Both Ben Slama and Ben Hassine approvingly cited the work of Haddad, yet they dismissed today’s Islamic feminism.
“Islamist feminists are in denial,” said Ben Slama. “You have to be manipulative and dishonest to say that the Koran doesn’t devalue women.”
Ben Hassine was affronted by the very premise of Islamic feminism. “Why should we return to the religious text, spend our lives reading and re-reading this text, stretching it like an elastic to see what it will allow us?”
To use the Koran as a reference is to “give up on the universal, on our constitution, on international treaties” and to engage with fundamentalists who reduce religion to talk of “nothing else but women’s bodies.”
Abdellatif, on the other hand, argued that different feminist discourses can be complementary: “You can defend women’s rights based on international conventions and on religion.”
Furthermore, argued Abdellatif, “if you reject the way women dress, think, their religion and their beliefs — they will reject you in turn, even if you want the best for them, because you treat them with contempt.”
Abdellatif told me that many feminists didn’t accept her: “They believe that veiled women can’t be feminist activists.” She said she attended meetings and workshops on women’s rights after the uprising at which she was denounced by secular feminists as an Islamist agent or a “terrorist.”
But she also told me that through regular meetings, she has been able to gradually build cordial relationships with a number of secular feminists.
Mahmoud agrees that there is more willingness to engage today: “There’s definitely still a lot of mistrust, but people are more willing to admit their mistakes.”

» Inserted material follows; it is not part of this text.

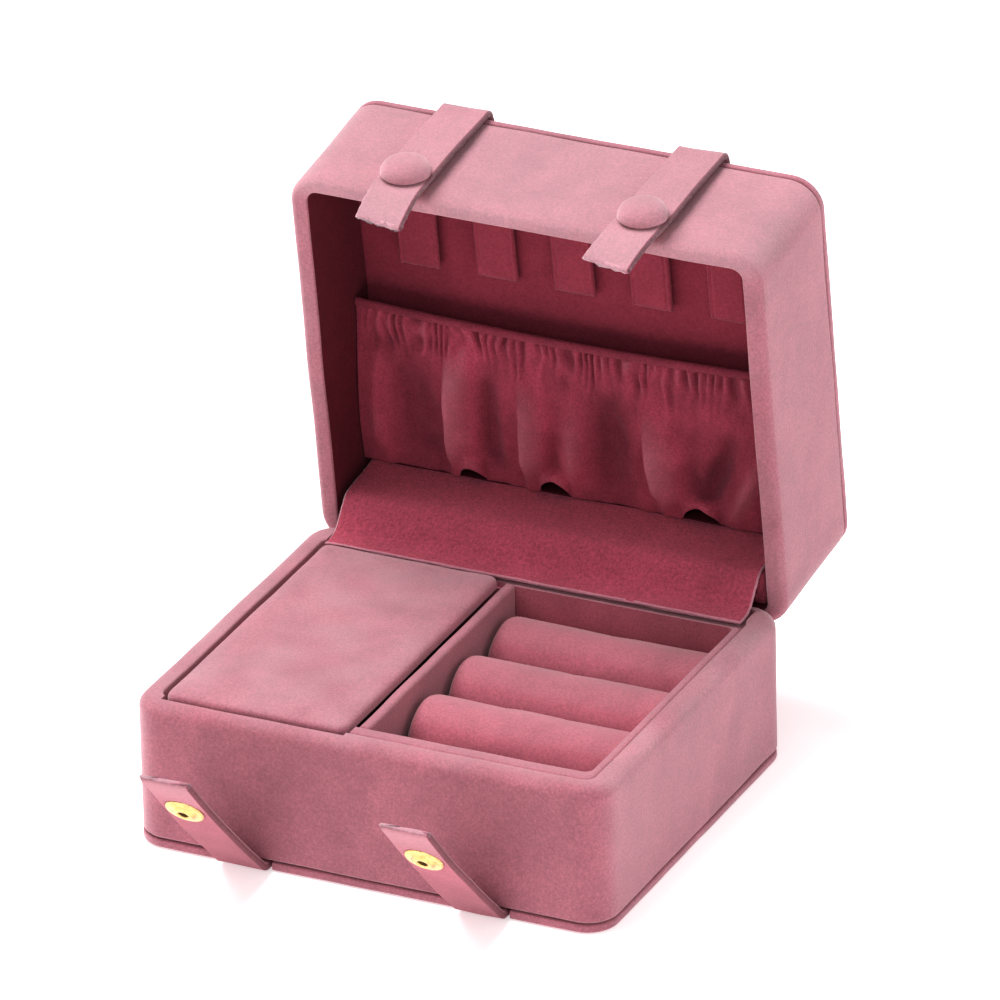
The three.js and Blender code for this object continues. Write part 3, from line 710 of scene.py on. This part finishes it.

And a younger generation of Tunisian feminist activists, who came of age after the revolution, are less marked by historical grudges, says Mahmoud, and “secular-Islamist labels.”
The focus of these young women’s activism is increasingly the right to privacy, sexuality, bodily integrity, and an end to police brutality.
“They don’t think it’s just Islam and Islamists who are the problem,” says Mahmoud. “They think it’s the police and society too.”